Напротив, единственное средство, которым располагает спящий, чтобы выйти из состояния сновидения, это рефлексивная констатация: я вижу сон. И для того чтобы достичь этой констатации, нужно всего-навсего продуцировать рефлексивное сознание. Только продуцировать это рефлексивное сознание едва ли возможно, поскольку мотивации, которые обычно могут вызвать его появление, таковы, каких уже не приемлет «очарованное» сознание спящего. В этом отношении нет ничего любопытнее тех отчаянных усилий, которые погруженный в кошмары спящий прилагает к тому, чтобы напомнить себе о возможности рефлексивного сознания. Чаще всего эти усилия бывают напрасны, потому что сама «очарованность» сознания сновидца вынуждает его придавать этим напоминаниям форму вымысла. Он пытается сопротивляться, но все ускользает в вымысел, вопреки его воле все трансформируется в воображаемое. В конце концов сновидение может прерваться только по двум причинам. Первая — это настоятельное вторжение реального; например, реальный страх, спровоцировавший кошмарное сновидение, сам по себе «схватывается» в кошмаре и в конечном итоге становится столь сильным, что разрушает очарованность сознания и мотивирует рефлексию. Я сознаю, что боюсь, и тем самым, — что вижу сон. Настоятельным может стать и внешний стимул, либо в силу того, что он застает спящего врасплох и не может быть немедленно схвачен как аналог, либо в силу своей необузданности, вызывающей реальный эмоциональный шок, который тут же становится объектом рефлексии, либо в силу определенных запретов, оказывающих свое беспрестанное воздействие сквозь сон.[113] Второй мотив, который может привести к прекращению сновидения, обнаруживается зачастую в самом сновидении: в самом деле, может случиться так, что развертывающаяся во сне история прийдет к такому событию, которое само по себе окажется неким пределом, после которого дальнейшее продолжение немыслимо. Например, мне часто снится, что меня собираются гильотинировать, и сновидение прекращается в тот самый момент, когда моя шея оказывается в круглом отверстии. Мотивом пробуждения здесь является не страх — ибо, сколь это ни покажется парадоксальным, это сновидение не всегда принимает форму кошмара, — а, скорее, невозможность вообразить, что же будет после. Сознание колеблется, его нерешительность мотивирует рефлексию, а это и есть пробуждение.
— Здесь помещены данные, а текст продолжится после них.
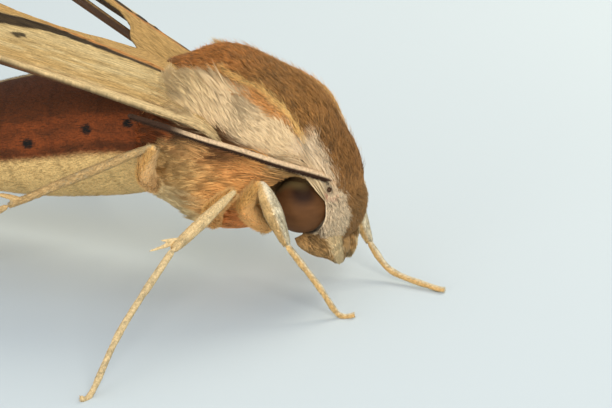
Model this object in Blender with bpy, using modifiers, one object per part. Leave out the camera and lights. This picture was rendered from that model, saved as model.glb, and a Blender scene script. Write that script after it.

Мы можем сделать следующий вывод: сновидение — вопреки утверждению Декарта — вовсе не является схватыванием реальности. Напротив, оно потеряло бы всякий смысл, всю свою истинную природу, если бы хоть на мгновение могло полагать себя как реальное. Сновидение есть прежде всего некая история, и мы испытываем к ней страстный интерес, подобный тому, который наивный читатель испытывает при чтении романа. Оно переживается как вымысел, и только рассматривая его как вымысел, данный как таковой, мы можем понять, какие реакции оно вызывает у спящего. Однако это особый, «околдовывающий» вымысел: сознание — как мы показали в главе о гипнагогическом образе — оказывается связанным. И то, что оно переживает наряду с вымыслом, схваченным как таковой, — это невозможность уйти от этого вымысла. Подобно тому как царь Мидас обращал в золото все, к чему прикасался, сознание само себя приговаривает к тому, чтобы все, что оно схватывает, превращалось в воображаемое: отсюда фатальный характер сновидения. Именно улавливание этой фатальности как таковой часто путают со схватыванием предстающего во сне мира как реальности. Фактически природа сновидения состоит в том, что реальность повсеместно ускользает от сознания, которое вновь и вновь пытается ее схватить; все усилия сознания, вопреки его намерениям, ведут к порождению воображаемого. Сновидение — это вовсе не вымысел, принимаемый за реальность, это одиссея сознания, которое само собой и вопреки самому себе обречено конституировать один лишь ирреальный мир. Сновидение представляет собой особый привилегированный опыт, который помогает нам понять, что произошло бы с сознанием, если бы оно было лишено своего «бытия-в-мире» и тем самым утратило бы категорию реального.
Заключение
Глава 1. Сознание и воображение
Теперь мы можем поставить тот метафизический вопрос, который постепенно вырисовывался в ходе этого очерка феноменологической психологии. Его можно сформулировать следующим образом: каковы те характерные черты, которые можно приписать сознанию в силу того, что оно способно воображать? В плане критического анализа этот вопрос может принять такую форму: каким вообще должно быть сознание, если справедливо, что всегда должно быть возможно конституирование образов. Несомненно, именно в такой форме его лучше всего поймут наши ученые умы, привыкшие ставить философские вопросы в кантианских перспективах’ Но, по правде говоря, наиболее глубокий смысл проблемы может быть схвачен лишь с феноменологической точки зрения.